── DATA BLOCK

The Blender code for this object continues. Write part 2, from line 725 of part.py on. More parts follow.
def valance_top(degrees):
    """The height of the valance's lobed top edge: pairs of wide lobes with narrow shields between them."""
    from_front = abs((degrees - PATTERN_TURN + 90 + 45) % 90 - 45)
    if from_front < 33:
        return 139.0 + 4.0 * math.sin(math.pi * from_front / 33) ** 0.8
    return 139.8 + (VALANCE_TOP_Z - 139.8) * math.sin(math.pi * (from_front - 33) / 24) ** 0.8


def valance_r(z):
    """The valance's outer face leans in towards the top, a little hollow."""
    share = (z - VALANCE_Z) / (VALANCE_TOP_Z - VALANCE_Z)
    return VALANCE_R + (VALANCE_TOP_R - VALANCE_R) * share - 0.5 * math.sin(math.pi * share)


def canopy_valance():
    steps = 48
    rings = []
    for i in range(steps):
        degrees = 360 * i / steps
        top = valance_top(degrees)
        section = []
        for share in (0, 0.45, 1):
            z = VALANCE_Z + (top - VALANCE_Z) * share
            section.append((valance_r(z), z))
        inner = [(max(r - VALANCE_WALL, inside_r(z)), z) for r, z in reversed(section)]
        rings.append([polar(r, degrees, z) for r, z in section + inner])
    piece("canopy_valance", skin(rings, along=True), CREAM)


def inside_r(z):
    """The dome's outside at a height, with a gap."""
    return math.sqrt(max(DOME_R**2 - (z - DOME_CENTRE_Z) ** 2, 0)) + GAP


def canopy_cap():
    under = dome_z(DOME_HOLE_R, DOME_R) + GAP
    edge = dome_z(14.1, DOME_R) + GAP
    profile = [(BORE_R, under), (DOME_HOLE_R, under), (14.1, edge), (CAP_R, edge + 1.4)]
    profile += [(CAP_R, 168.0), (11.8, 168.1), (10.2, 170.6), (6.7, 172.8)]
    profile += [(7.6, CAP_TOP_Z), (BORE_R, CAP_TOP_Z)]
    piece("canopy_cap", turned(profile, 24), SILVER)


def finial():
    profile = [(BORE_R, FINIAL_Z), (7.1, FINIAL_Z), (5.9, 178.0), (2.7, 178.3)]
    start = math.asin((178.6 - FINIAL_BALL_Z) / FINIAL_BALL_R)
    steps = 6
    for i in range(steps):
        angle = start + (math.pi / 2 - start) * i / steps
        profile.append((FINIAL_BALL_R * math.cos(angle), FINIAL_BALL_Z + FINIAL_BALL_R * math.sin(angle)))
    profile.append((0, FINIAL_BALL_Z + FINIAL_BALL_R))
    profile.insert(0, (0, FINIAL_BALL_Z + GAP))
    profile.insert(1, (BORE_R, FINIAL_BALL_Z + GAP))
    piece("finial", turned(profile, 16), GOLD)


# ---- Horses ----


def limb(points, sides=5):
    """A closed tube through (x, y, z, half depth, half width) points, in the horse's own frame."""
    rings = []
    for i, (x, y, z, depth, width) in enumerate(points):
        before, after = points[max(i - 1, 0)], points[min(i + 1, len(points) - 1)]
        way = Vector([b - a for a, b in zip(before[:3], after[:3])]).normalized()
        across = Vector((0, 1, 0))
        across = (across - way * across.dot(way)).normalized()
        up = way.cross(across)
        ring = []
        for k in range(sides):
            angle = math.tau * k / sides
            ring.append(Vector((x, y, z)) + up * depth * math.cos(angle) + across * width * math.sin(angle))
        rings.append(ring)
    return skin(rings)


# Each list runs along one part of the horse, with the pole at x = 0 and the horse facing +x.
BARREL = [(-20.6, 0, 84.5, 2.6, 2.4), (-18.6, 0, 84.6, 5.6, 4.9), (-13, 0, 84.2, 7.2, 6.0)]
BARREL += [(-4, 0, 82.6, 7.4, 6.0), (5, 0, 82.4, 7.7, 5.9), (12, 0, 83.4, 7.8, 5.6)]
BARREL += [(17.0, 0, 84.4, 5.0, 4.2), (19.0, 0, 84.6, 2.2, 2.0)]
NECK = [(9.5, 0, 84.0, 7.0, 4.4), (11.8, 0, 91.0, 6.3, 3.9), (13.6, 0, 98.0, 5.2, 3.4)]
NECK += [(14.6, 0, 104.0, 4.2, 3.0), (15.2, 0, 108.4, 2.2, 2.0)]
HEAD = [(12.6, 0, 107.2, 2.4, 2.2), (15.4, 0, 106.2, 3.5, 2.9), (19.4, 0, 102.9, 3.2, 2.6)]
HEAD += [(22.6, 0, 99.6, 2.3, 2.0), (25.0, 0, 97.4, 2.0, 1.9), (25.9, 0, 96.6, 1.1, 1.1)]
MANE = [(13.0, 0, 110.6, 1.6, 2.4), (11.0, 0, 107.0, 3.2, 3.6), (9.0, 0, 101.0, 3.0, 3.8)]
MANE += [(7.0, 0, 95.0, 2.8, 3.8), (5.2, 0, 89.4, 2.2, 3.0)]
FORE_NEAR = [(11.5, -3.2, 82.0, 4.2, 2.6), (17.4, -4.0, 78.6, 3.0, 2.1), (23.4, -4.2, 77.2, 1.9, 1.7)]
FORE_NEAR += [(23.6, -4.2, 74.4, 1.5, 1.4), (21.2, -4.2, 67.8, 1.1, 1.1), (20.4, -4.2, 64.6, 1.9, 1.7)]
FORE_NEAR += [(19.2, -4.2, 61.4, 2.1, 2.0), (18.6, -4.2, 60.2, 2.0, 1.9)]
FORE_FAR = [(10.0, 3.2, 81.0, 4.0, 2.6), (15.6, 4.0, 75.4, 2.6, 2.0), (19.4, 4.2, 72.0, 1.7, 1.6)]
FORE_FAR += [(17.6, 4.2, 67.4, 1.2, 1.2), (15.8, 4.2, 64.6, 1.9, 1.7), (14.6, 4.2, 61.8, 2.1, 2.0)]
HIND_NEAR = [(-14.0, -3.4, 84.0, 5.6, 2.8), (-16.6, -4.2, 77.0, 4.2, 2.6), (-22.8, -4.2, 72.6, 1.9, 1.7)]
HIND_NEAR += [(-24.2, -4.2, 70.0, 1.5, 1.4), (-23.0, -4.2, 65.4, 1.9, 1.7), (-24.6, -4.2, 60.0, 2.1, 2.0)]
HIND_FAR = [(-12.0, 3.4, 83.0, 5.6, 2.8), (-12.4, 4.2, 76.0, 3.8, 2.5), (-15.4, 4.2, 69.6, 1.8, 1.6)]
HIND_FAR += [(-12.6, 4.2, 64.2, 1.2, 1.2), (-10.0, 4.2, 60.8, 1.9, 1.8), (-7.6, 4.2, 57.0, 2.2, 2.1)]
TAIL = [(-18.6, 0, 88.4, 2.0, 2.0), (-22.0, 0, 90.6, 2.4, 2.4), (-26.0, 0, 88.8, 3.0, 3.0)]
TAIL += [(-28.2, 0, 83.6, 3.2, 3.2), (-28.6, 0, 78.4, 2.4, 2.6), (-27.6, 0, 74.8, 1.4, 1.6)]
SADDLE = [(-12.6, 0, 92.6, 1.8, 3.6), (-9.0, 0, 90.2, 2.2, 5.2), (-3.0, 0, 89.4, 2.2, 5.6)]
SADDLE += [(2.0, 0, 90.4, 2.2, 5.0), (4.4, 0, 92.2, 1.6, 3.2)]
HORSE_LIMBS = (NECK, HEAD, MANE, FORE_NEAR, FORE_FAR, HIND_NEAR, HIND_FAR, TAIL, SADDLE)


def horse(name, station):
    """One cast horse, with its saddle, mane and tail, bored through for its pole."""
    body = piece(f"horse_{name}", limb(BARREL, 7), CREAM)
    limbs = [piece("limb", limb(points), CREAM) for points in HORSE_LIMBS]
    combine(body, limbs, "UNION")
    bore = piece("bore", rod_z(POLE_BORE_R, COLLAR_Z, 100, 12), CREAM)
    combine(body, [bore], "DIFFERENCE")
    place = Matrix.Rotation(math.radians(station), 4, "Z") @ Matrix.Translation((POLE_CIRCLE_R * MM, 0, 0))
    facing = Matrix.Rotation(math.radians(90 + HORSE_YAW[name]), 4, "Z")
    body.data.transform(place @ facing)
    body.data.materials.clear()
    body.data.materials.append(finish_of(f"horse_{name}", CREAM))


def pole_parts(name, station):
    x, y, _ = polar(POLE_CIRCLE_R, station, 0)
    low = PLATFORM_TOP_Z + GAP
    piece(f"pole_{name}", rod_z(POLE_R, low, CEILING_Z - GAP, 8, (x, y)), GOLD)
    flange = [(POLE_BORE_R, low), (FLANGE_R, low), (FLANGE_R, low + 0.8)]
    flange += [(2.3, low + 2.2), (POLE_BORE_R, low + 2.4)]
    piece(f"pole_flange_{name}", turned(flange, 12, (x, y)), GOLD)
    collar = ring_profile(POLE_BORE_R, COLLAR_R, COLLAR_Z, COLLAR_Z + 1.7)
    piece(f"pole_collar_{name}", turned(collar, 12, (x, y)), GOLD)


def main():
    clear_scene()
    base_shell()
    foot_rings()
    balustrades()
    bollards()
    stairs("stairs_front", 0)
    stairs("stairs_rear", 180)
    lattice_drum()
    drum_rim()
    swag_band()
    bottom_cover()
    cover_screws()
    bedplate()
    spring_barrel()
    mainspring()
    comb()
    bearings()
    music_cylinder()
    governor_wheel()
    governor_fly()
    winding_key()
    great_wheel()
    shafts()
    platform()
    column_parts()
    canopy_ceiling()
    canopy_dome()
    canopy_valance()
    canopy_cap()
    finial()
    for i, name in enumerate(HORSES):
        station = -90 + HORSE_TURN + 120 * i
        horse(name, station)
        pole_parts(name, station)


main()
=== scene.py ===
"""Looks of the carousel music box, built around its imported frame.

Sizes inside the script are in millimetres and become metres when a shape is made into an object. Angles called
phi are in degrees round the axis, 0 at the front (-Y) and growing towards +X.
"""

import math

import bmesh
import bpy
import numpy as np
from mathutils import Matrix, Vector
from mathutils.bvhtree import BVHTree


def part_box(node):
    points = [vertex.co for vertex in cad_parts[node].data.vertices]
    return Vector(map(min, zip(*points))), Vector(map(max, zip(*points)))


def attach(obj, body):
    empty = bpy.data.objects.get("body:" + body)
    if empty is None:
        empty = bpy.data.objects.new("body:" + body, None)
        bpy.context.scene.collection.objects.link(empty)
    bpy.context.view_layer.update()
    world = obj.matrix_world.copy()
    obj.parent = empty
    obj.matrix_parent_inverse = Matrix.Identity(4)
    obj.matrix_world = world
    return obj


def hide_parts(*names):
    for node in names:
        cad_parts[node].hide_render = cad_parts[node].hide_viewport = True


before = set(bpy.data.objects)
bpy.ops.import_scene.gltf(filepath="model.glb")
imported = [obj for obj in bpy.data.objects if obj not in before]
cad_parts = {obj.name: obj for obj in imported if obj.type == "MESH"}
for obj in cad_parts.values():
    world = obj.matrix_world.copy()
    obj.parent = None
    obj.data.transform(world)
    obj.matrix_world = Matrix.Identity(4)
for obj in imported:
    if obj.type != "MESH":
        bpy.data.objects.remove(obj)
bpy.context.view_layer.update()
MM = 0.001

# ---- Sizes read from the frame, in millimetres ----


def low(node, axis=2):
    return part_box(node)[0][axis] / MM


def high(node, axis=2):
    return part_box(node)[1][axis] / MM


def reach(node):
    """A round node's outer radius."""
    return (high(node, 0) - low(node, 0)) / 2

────

> [THE EXERCISE]: Output exactly one stretch of the listing: from the line containing "mainspring()" through the line containing "zip(*points))), Vector(map(max, zip(*points)))", both end lines included.

> [RESPONSE TO THIS EXERCISE]:
    mainspring()
    comb()
    bearings()
    music_cylinder()
    governor_wheel()
    governor_fly()
    winding_key()
    great_wheel()
    shafts()
    platform()
    column_parts()
    canopy_ceiling()
    canopy_dome()
    canopy_valance()
    canopy_cap()
    finial()
    for i, name in enumerate(HORSES):
        station = -90 + HORSE_TURN + 120 * i
        horse(name, station)
        pole_parts(name, station)


main()
=== scene.py ===
"""Looks of the carousel music box, built around its imported frame.

Sizes inside the script are in millimetres and become metres when a shape is made into an object. Angles called
phi are in degrees round the axis, 0 at the front (-Y) and growing towards +X.
"""

import math

import bmesh
import bpy
import numpy as np
from mathutils import Matrix, Vector
from mathutils.bvhtree import BVHTree


def part_box(node):
    points = [vertex.co for vertex in cad_parts[node].data.vertices]
    return Vector(map(min, zip(*points))), Vector(map(max, zip(*points)))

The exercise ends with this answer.